Calero está menos interesado en dar respuestas que en sembrar inquietud, y lo hace a modo de acumulación: sombras en el fondo del encuadre, un edificio macizo e imponente que asoma en la Madrid contemporánea, música que impregna de tensión la experiencia. Y el llanto, insistente, como anuncio y premonición. Ese primer tercio, afirmado en el punto de vista de Andrea, es el mejor momento de la película. Todas son promesas, todas son expectativas. Luego nuevos tercios bifurcan la historia bajo la clave de la repetición. En La Plata, hacia fines de los años 90, Camila (Malena Villa) estudia realización cinematográfica y se fascina con una mujer que descubre en la calle mientras filma material para un próximo cortometraje estudiantil. De nuevo el registro visual, ahora analógico, de una silueta amenazante, de nuevo la música y el llanto. La historia parece cerrarse sobre sí misma para dar cuerpo a una simbología que fue instalada de antemano, y que solo debe llenarse con hipótesis y especulaciones.
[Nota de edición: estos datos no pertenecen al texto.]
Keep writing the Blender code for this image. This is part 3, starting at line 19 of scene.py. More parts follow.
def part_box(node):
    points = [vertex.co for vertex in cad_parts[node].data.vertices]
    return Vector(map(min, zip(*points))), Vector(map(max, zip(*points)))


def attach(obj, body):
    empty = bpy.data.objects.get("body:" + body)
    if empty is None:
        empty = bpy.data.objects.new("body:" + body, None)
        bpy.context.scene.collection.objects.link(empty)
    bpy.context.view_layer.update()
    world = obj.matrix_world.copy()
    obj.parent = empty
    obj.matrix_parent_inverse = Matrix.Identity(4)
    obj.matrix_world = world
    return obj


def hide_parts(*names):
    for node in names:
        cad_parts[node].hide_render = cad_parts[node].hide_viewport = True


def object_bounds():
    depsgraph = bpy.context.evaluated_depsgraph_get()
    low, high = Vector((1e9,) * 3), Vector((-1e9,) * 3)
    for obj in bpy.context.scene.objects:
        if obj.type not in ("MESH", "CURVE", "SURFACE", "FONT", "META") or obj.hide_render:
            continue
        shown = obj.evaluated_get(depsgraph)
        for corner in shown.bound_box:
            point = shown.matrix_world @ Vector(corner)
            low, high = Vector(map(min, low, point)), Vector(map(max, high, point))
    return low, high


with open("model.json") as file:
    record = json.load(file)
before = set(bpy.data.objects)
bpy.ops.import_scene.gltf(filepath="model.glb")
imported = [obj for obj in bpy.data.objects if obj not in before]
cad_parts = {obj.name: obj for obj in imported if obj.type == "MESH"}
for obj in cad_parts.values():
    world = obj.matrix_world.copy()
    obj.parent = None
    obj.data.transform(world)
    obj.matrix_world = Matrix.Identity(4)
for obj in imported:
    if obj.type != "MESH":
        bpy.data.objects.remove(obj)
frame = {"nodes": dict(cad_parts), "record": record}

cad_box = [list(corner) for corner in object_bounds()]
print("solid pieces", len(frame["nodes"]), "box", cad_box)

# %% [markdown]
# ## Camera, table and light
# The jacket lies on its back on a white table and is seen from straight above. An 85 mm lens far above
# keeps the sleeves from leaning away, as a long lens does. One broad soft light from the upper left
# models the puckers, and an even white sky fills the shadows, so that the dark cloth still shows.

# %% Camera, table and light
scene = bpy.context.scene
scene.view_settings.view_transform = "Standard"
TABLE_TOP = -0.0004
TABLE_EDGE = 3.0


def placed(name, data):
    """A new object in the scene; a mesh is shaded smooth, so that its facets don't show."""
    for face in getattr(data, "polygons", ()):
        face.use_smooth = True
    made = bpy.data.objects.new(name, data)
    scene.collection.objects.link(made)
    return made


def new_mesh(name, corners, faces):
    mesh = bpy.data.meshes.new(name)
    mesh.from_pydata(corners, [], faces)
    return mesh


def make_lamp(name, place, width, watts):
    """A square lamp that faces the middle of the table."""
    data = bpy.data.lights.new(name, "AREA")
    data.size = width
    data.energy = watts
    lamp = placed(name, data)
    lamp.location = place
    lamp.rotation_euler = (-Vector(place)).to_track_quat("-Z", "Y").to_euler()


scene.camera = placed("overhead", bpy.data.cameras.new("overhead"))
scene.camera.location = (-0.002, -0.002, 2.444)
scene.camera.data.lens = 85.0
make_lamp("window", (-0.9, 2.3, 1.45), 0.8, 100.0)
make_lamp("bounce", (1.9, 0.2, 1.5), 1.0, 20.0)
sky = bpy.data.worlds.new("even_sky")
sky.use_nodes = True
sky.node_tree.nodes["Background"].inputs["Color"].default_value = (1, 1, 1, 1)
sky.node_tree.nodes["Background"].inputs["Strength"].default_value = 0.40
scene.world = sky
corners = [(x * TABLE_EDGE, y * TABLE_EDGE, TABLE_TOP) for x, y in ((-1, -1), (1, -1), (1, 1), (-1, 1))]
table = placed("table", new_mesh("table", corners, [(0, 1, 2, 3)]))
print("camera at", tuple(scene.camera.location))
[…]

La tríada de puntos de vista se completa con el periplo de Marie (Mathilde Ollivier), el eslabón que falta, la que parece tener todas las respuestas. Calero vuelve a concentrarse en la presencia escénica de sus actrices, en una atmósfera ominosa, en la capacidad del cine para hacernos sentir el miedo como si lo estuviéramos viviendo. La idea que subyace es clara, en sintonía con la violencia masculina y sus elípticas formas de expresión, pero la concreción en el relato tiene altibajos, menos carnadura narrativa (extraño para una guionista como Isabel Peña, que ha brillado junto a Rodrigo Sorogoyen) y una recurrencia al universo del terror como imaginario y textura iconográfica.
Calero asoma como portador de fuertes ideas visuales, todavía atadas a una agenda temática predecible, pero que logran intrigar a los espectadores sobre el futuro de su obra en un género tan explotado últimamente como el terror.